Walgreens, the pharmacy retail chain, is developing “a portfolio of last-mile solutions” to meet evolving consumer needs, according to its global CMO.

More than three quarters of Americans live within five miles of a Walgreens-owned store, but that physical proximity alone is no longer enough to meet shopper requirements in today’s commercial environment, Vineet Mehra, global chief marketing officer at holding company Walgreens Boots Alliance, explained to delegates at CES 2020.

“Because of our small footprint, and easy-to-get-in-and-out-of parking lots, basically we have an [average] eight-minute shopping trip,” he said.

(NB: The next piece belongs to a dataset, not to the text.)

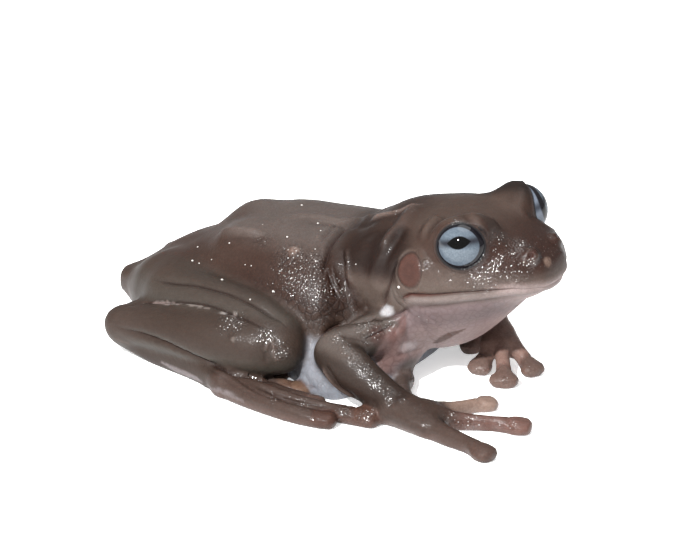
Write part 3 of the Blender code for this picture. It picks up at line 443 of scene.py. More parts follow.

“So, for many, many years, we've defined the terms ‘convenience’ and ‘last mile’ as being able to really get in and out of your shopping mission very, very quickly. And that's been a big part of the proposition.”

That particular brand strength remains important, but the advent of e-commerce, D2C brands and third-party delivery services means it’s no longer the sole differentiator around last-mile convenience or what Mehra refers to as “frictionless shopping”.

“Ultimately, that’s what this game is really about,” he stated: “it’s about the frictionless, seamless interaction with the products, services and experiences you want to acquire.” (For more details, read WARC’s report: Walgreens evolves the “last mile” into a powerful driver of shopper marketing.)

Crucial to that is a better understanding of customer journeys, to which end Walgreens is tapping the vast amount of data generated by its shoppers in order to put a value on potential new delivery options.

“We literally have customer-experience designers who are laying out the five to ten most profitable customer journeys that we have in the company,” Mehra reported. “And they’re figuring out how we can – from a customer service design standpoint – take friction out of each part of that journey.”

Equally significant, though, is that Walgreens serves a wide range of communities across the United States – and, therefore, wants to meet consumer needs in a “democratized” way.

“There is no one-size-fits-all solution to last mile and limiting customer effort to acquire goods and services,” Mehra said. “I think that’s one of the most important things that we’re learning.”

“What we’re surmising and learning is that you need a portfolio of last-mile solutions.” And while delivery is going to be a big part of that, he added, “how do you also use your physical assets, your stores, and your team members to deliver last-mile experiences as [shoppers] need them?”